───── MATERIAL

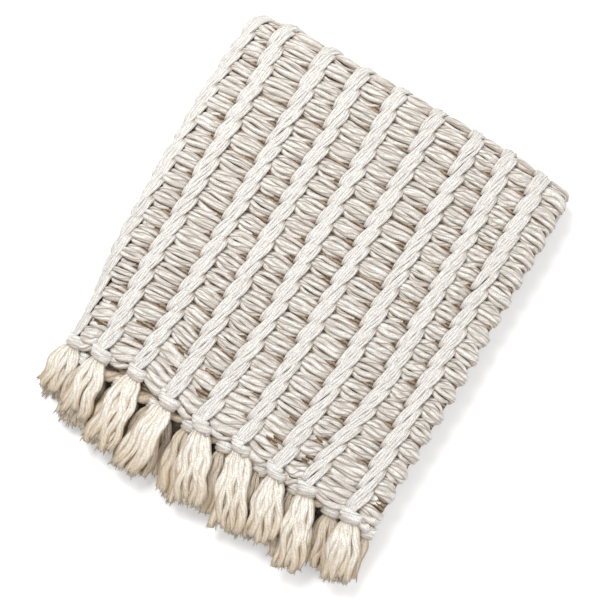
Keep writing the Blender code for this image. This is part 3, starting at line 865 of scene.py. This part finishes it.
def makeStrand(shape, tassel, number):
    # the middle line of one strand, half its width and height, and its shade
    share = (number + 0.5) / shape["strands"] * 2 - 1
    share = share + chance.uniform(-shape["spreadVary"], shape["spreadVary"])
    length = tassel["reach"] * (1 - chance.uniform(0.0, shape["lengthVary"]))
    t = np.linspace(0, 1, shape["rings"] + 1)
    away = shape["root"] + (length - shape["root"]) * t
    waves = chance.uniform(0, tau, 2)
    loose = ramp(away, knotLength, shape["loosenOver"])
    sideOff = share * strandWidths(away, shape, tassel)
    sway = np.sin(tau * away / chance.uniform(*shape["waveLengths"]) + waves[0])
    sideOff = sideOff + shape["wave"] * loose * sway
    layer = (1 if number % 2 else -1) * shape["layer"]
    upOff = layer * (shape["neckLayer"] + (1 - shape["neckLayer"]) * loose)
    upOff = upOff + shape["liftWave"] * loose * np.sin(tau * away / shape["liftWaveLength"] + waves[1])
    thick = shape["neckThick"] + (shape["thick"] - shape["neckThick"]) * ramp(away, *shape["thickRamp"])
    thick = thick * (1 - shape["taper"] * ramp(t, *shape["taperRamp"])) * chance.uniform(*shape["sizes"])
    thick = thick * yarnSize(tassel["width"])
    high = thick * shape["flat"] / shape["thick"]
    points = tasselPoint(tassel, away, sideOff, upOff)
    points[:, 2] = np.maximum(points[:, 2], high + shape["offFloor"])
    # painted shade: the lower rows start darker, and every strand darkens towards its tip
    under = 0 if tassel["row"] == "top" else shape["underShade"]
    shade = under + (shape["tipShade"] - under) * ramp(t, *shape["shadeRamp"]) ** shape["shadePower"]
    return points, thick, high, shade


def makeTufts(shape, points, thick, high):
    # the broken ends of one strand
    ahead = unit(points[-1] - points[-3])
    aside = np.cross(ahead, (0, 0, 1.0))
    steps = np.linspace(0, 1, len(shape["halfWidths"]))[:, None]
    paths = []
    for _ in range(shape["perStrand"]):
        off = chance.uniform(-shape["within"], shape["within"], 2) * (thick[-2], high[-2])
        turn = off[0] * shape["fan"] + chance.uniform(-shape["fanVary"], shape["fanVary"])
        way = unit(ahead + aside * turn)
        start = points[-2] - ahead * shape["root"] + aside * off[0]
        start = start + np.array((0, 0, shape["rootLift"])) * off[1]
        path = start + way * shape["length"] * chance.uniform(*shape["lengths"]) * steps
        path[:, 2] = np.maximum(path[:, 2], shape["offFloor"])
        paths.append(path)
    return paths


def makeTassels(shape, tufting, tassels):
    strandParts, tuftPaths = [], []
    for tassel in tassels:
        for number in range(shape["strands"]):
            points, thick, high, shade = makeStrand(shape, tassel, number)
            strandParts.append((points, thick, high, shade))
            tuftPaths.extend(makeTufts(tufting, points, thick, high))
    paths, thick, high, shade = [np.array(values) for values in zip(*strandParts)]
    across = np.array((1.0, 0.0, 0.0))
    strands = makeTubes("tassel_strands", paths, across, thick, high, shape["sides"], shade,
                        lobes=shape["lobes"], sideShade=shape["sideShade"])
    tuftSize = np.array(tufting["halfWidths"])
    # the tufts carry the tips' painted shade
    tufts = makeTubes("tassel_tips", np.array(tuftPaths), across, tuftSize, tuftSize, tufting["sides"],
                      shape["tipShade"])
    return strands, tufts


def makeKnots(shape, tassels):
    paths = []
    turns = shape["turns"]
    t = np.linspace(0, 1, turns * shape["ringsPerTurn"] + 1)
    for tassel in tassels:
        angle = tau * turns * t + chance.uniform(0, tau)
        size = yarnSize(tassel["width"]) * (1 + chance.uniform(-1, 1) * shape["vary"])
        size = size * (shape["cornerSize"] if tassel["rib"] == shape["cornerRib"] else 1)
        bulge = size * (1 - (1 - shape["endSize"]) * t ** shape["bulgePower"])
        slant = shape["slant"] * chance.uniform(*shape["slants"]) * np.sin(angle + shape["slantPhase"])
        away = shape["start"] + shape["length"] * t + slant
        paths.append(tasselPoint(tassel, away, shape["halfWidth"] * bulge * np.cos(angle),
                                 shape["halfHeight"] * bulge * np.sin(angle)))
    thick = shape["yarn"] + (shape["endYarn"] - shape["yarn"]) * ramp(t, 0, shape["yarnTaper"])
    # painted shade on the lower wraps
    shade = shape["shade"] * ramp(t, *shape["shadeRamp"])
    return makeTubes("tassel_knots", np.array(paths), np.array((0.0, -1.0, 0.0)), thick, thick,
                     shape["sides"], shade)


tassels = listTassels()
strands, tufts = makeTassels(tasselShape, tuftShape, tassels)
knots = makeKnots(knotShape, tassels)
for thing in (strands, tufts):
    thing.data.materials.append(tasselYarn)
knots.data.materials.append(ribYarn)
print("tassels made")

# hang the woven and tassel pieces on the root body, and hide the model's throw and tassels

wovenPieces = [cloth, weftTop, weftBase, weftHems, weftHemBacks, ribsTop, ribsBase, ribsHem, ribsHemFar]
tasselPieces = [strands, tufts, knots]
for thing in wovenPieces + tasselPieces:
    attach(thing, "root")
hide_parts("throw")
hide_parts(*[tassel["name"] for tassel in tassels])

# the studio

studio = {
    "floorSize": 12, "floorColour": 0.97, "floorRoughness": 0.9, "skyLight": 0.66,
    "azimuth": 30.7, "elevation": 84, "distance": 1.6, "lookAt": (0.004, -0.007, 0.05),
    "lens": 54.0, "sensor": 36,
    "lamps": (
        {"name": "key", "place": (-1.00, 0.62, 1.95), "size": 0.8, "power": 33.5},
        {"name": "fill", "place": (1.2, 0.6, 1.6), "size": 1.2, "power": 8},
        {"name": "near_fill", "place": (0.5, -1.2, 1.5), "size": 1.2, "power": 6.5},
    ),
}


def addToScene(name, data):
    thing = bpy.data.objects.new(name, data)
    scene.collection.objects.link(thing)
    return thing


def lookAlong(way):
    return way.to_track_quat("-Z", "Y").to_euler()


def makeStudio(setup):
    mesh = bmesh.new()
    bmesh.ops.create_grid(mesh, x_segments=1, y_segments=1, size=setup["floorSize"] / 2)
    data = bpy.data.meshes.new("floor")
    mesh.to_mesh(data)
    mesh.free()
    pale, _, _ = startMaterial("pale_floor", {
        "Base Color": (*[setup["floorColour"]] * 3, 1), "Roughness": setup["floorRoughness"]})
    data.materials.append(pale)
    addToScene("floor", data)
    world = scene.world or bpy.data.worlds.new("studio")
    scene.world = world
    world.use_nodes = True
    world.node_tree.nodes["Background"].inputs["Color"].default_value = (1, 1, 1, 1)
    world.node_tree.nodes["Background"].inputs["Strength"].default_value = setup["skyLight"]
    for lamp in setup["lamps"]:
        light = bpy.data.lights.new(lamp["name"], "AREA")
        light.size = lamp["size"]
        light.energy = lamp["power"]
        thing = addToScene(lamp["name"], light)
        thing.location = lamp["place"]
        thing.rotation_euler = lookAlong(-Vector(lamp["place"]))
    camera = addToScene("camera", bpy.data.cameras.new("camera"))
    camera.data.lens = setup["lens"]
    camera.data.sensor_width = setup["sensor"]
    azimuth, elevation = math.radians(setup["azimuth"]), math.radians(setup["elevation"])
    back = Vector((math.sin(azimuth) * math.cos(elevation), -math.cos(azimuth) * math.cos(elevation),
                   math.sin(elevation)))
    camera.location = Vector(setup["lookAt"]) + back * setup["distance"]
    camera.rotation_euler = lookAlong(-back)
    scene.camera = camera
    scene.view_settings.view_transform = "Standard"


makeStudio(studio)
print("studio made")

──────────

• **TASK DETAILS**
Each line containing the word "tassels" counts once; say how many such lines there are, giving only the number.

• **SOLUTION TO THE EXERCISE**
10